The EU has described the program as seeking to tackle the “driving role of innovation and research, social inclusion and the fight against poverty, and finally the protection of environment and adapation to climate change.”
The project will encourage the development of small to medium-sized business enterprises and aims to inspire partners in the Mediterranean to collaborate and bring their projects together.
The refusal to grant financial aid to Israeli settlements in part of an official policy of the organization. An EU document dating back to 2013 describes the conditions Israeli institutions must meet to receive funding by the organization. "Conditions of eligibility of Israeli entities" notes that "only Israeli entities having their place of establishment within Israel's pre-1967 borders will be considered eligible" for grants, prizes and financial supports.
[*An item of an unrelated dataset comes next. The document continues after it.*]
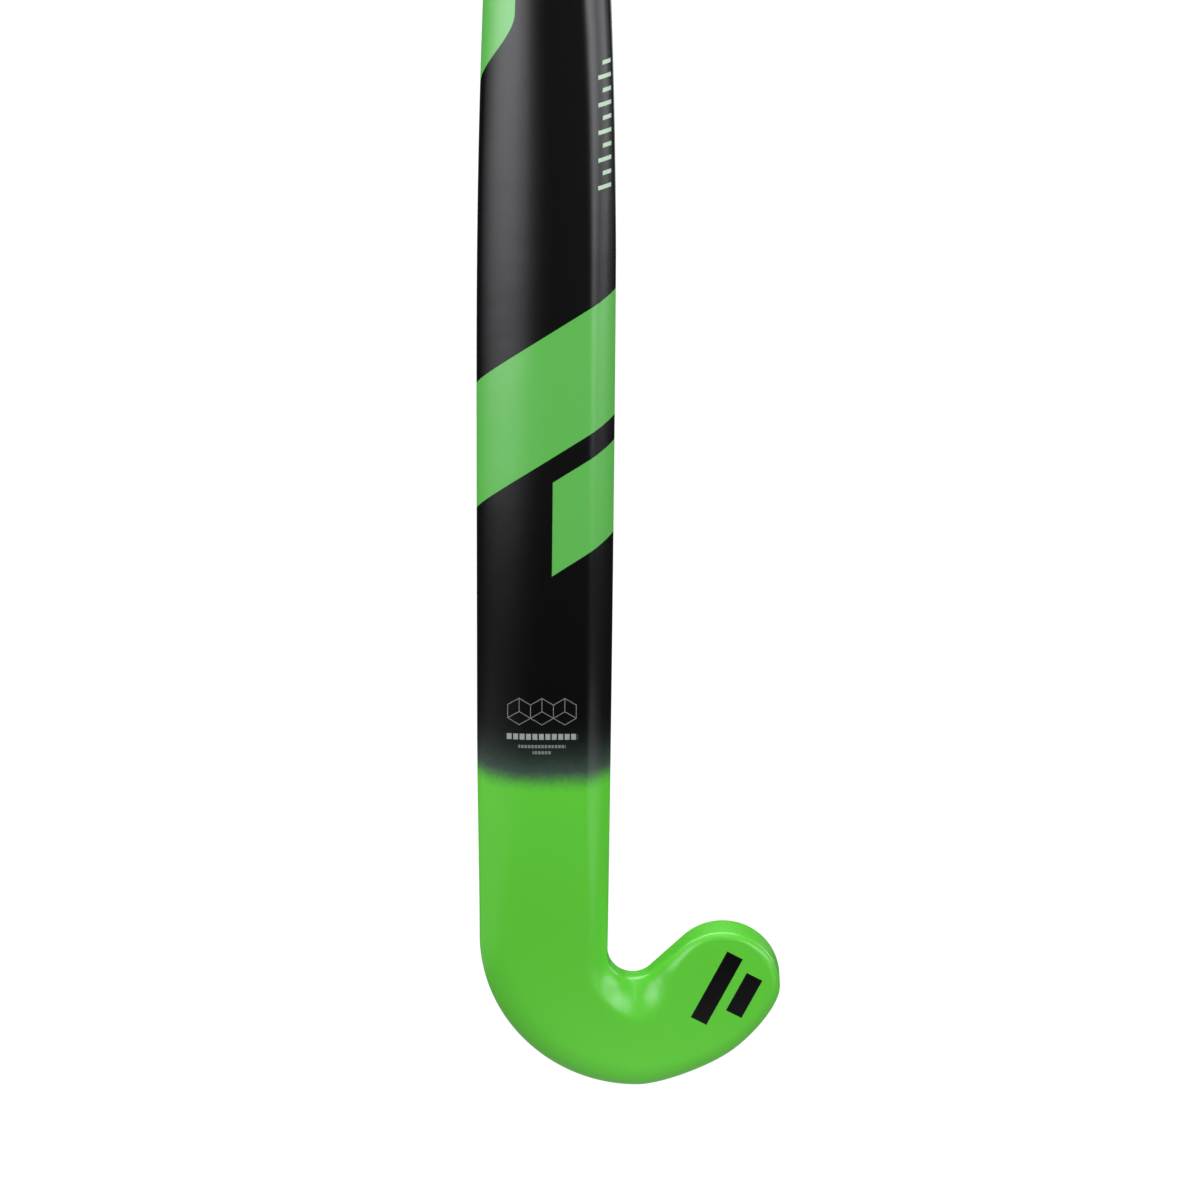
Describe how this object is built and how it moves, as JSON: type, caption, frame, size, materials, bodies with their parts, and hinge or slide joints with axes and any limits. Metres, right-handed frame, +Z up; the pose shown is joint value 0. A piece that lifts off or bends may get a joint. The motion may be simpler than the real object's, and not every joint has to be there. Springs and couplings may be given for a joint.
{
  "type": "field hockey stick",
  "caption": "Composite field hockey stick with a low bow, a hooked head, a flat playing face, a rounded back and a cushioned grip, for striking and stopping a ball.",
  "frame": {"origin": "middle of the bottom of the bounding box, the stick standing on its head", "axes": "+Z up the stick from head to butt, +X towards the toe of the hook, +Y out of the flat playing face"},
  "size_m": [0.1094, 0.05, 0.9282],
  "materials": {
    "satin_lacquer": "satin",
    "laminate": "satin",
    "core_foam": "matte",
    "head_filler": "matte",
    "plug_plastic": "matte",
    "weight_steel": "satin",
    "underlay": "matte",
    "grip_foam": "matte",
    "binding_tape": "satin",
    "cap_rubber": "matte"
  },
  "bodies": {
    "root": {"composite_shell": "satin_lacquer", "centre_rib": "laminate", "heel_side_foam": "core_foam", "toe_side_foam": "core_foam", "head_core": "head_filler", "butt_plug": "plug_plastic", "balance_weight": "weight_steel", "grip_underlay": "underlay", "cushion_grip": "grip_foam", "finishing_tape": "binding_tape", "end_cap": "cap_rubber"}
  },
  "joints": []
}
This is not the first time Israel signs on an accord that excluded territories beyond the Green Line.
In January 2017, an Israeli attempt to sign on a deal with the EU that did not include the settlements evoked the ire of several officials, and Culture and Sports Minister Miri Regev withdrew her support of an Israeli participation in the "Creative Europe" program, eventually leading to the cancellation of the agreement.
In 2014, the Jewish state agreed to join a major EU program- the Horizon 2020- which focuses on research and innovation and also, as per the organization's policy, was not intended for occupied areas.